As part of this, there may be a backlash against the open culture and lack of privacy that ‘sharing’ engenders. We might see a growing realisation that no brand gives us anything for nothing. Rather, it’s a business arrangement in which we sell something of ourselves, in return for free ‘stuff’, whether that’s membership of a social network or services, such as email or storage, access to information or entertainment. Of course, people on the inside have known this for years and most consumers know it too, but in the same way that going Ex-Directory and opting out of junk mail became more mainstream a few decades ago, so too might keeping a low online profile in the future.
In the same way that privacy and exclusivity are the preserve of the rich, we might see the emergency of a two tier Information economy – in which the majority travel third class, getting ‘no frills’ in order to enjoy free services but a few will pay a premium in order to enjoy business and first class experiences. These are the people who have nothing to gain by maximising their visibility to others – they exist within secure gated communities with members of their own tribe, online as well as offline. To be hard to find might increasingly be the badge of wealth and privilege to which we all aspire – which is going to make things correspondingly difficult for the brands who rely on easy access to pools of receptive and interconnected consumers.

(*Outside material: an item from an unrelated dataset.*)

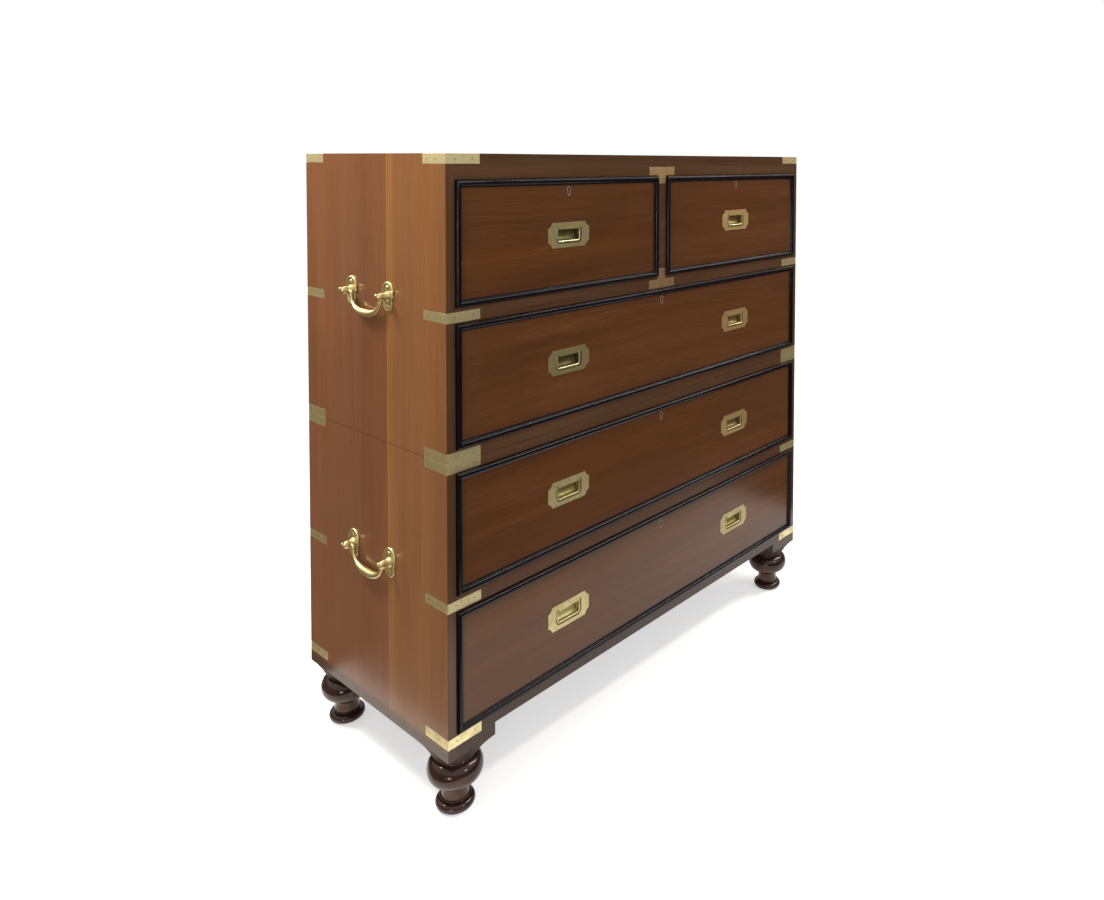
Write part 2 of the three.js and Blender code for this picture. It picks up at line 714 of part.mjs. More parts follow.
function makeDrawer(name, centre, floor, openingWidth, openingHeight, pulls) {
  const group = new THREE.Group();
  group.position.set(centre, 0, floor);
  const halfFront = openingWidth / 2 - frontGap;
  const halfBox = openingWidth / 2 - drawerSideGap;
  const top = openingHeight - frontGap;
  const middle = openingHeight / 2;
  const laps = [-1, 1].map((sign) => board(
    [sign * (halfBox - drawerSideThickness - inlayGap), sign * (halfFront + overrun)],
    [frontThickness - lapDepth, frontThickness + overrun],
    [-overrun, top - drawerSideDrop + inlayGap]));
  addPart(group, `${name}_front`, makeDrawerFront(halfFront, top, laps, pulls, middle), frontWood);
  addPart(group, `${name}_box`, makeDrawerBox(halfBox, top), innerWood);
  const bead = makeBead(2 * halfFront, top - frontGap).translate([0, 0, frontGap]);
  addPart(group, `${name}_bead`, bead, beadWood);
  pulls.forEach((x, i) => {
    const side = pulls.length > 1 ? ['_left', '_right'][i] : '';
    const seat = new THREE.Group();
    seat.position.set(x, 0, middle);
    addPart(seat, `${name}_pull_plate${side}`, makePullPlate(), strapBrass);
    const pivot = new THREE.Group();
    pivot.position.set(x, pullPivotDepth, middle + pullPivotHeight);
    addPart(pivot, `${name}_pull_bail${side}`, makePullBail(), handleBrass);
    group.add(seat, pivot);
  });
  return group;
}

function makeDrawers() {
  const group = new THREE.Group();
  const longWidth = 2 * innerHalfWidth;
  const pair = [-shortCentre, shortCentre];
  group.add(
    makeDrawer('short_left', -shortCentre, shortDrawerFloor, shortOpeningWidth, shortDrawerOpening, [0]),
    makeDrawer('short_right', shortCentre, shortDrawerFloor, shortOpeningWidth, shortDrawerOpening, [0]),
    makeDrawer('long_upper', 0, upperDrawerFloor, longWidth, upperDrawerOpening, pair),
    makeDrawer('long_middle', 0, middleDrawerFloor, longWidth, middleDrawerOpening, pair),
    makeDrawer('long_lower', 0, lowerDrawerFloor, longWidth, lowerDrawerOpening, pair),
  );
  return group;
}

const chest = new THREE.Group();
chest.position.y = (beadProud - caseDepth) / 2;
chest.add(
  makeFeet(),
  makeLowerCase(),
  makeUpperCase(),
  makeHandles('lower', lowerHandleHeight),
  makeHandles('upper', upperHandleHeight),
  makeDrawers(),
);

export default chest;
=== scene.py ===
# %% [markdown]
# # Dressing a campaign chest
# A campaign chest is two stacked cases of drawers, made to be parted and carried. The fixed frame
# already holds its boards, drawers, pulls, handles and feet at their real size and in their real
# place. This lesson gives each of them its finish, and models the fine work on top: turned feet,
# rounded beads, let-in brass straps, recessed pulls, swan-neck handles, locks and screws.

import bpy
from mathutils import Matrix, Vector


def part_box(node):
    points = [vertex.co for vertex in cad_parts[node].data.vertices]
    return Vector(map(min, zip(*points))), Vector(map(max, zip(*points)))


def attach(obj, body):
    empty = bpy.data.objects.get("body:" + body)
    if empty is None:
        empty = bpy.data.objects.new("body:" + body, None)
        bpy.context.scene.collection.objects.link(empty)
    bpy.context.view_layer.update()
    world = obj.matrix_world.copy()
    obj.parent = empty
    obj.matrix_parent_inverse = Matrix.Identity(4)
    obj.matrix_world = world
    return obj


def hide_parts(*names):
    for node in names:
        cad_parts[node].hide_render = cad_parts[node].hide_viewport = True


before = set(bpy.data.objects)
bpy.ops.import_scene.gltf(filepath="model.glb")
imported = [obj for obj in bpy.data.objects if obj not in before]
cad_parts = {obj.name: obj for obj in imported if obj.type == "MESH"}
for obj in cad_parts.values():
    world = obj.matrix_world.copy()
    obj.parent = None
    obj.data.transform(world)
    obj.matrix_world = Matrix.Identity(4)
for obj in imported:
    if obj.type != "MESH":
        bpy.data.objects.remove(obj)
print("The frame holds", len(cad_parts), "solids")

# %% Blender's own modules, and the box that the frame fills
import math

import bmesh
import bpy
from mathutils import Matrix, Vector

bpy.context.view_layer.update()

# %% [markdown]
# ## Where things are
# Every size below is in metres. The planes that the fine work sits on could be typed in as numbers,
# but they are read from the frame, so that a strap or a pull lands on the wood that carries it.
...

So, to go back to the question posed at the beginning – is this a revolution that young people will want to join? In terms of seeing big changes any time soon, I’d say no. It’s asking too much. It’s too uncomfortable, too much of a risk – especially as this territory is currently a brand-free zone, so there’s no social incentive. But the minute one of the brands aligns themselves to it, and more join them and young people look at themselves for the first time and, like the emperor, realise they are naked for all the world to see, the tipping point won’t be far away.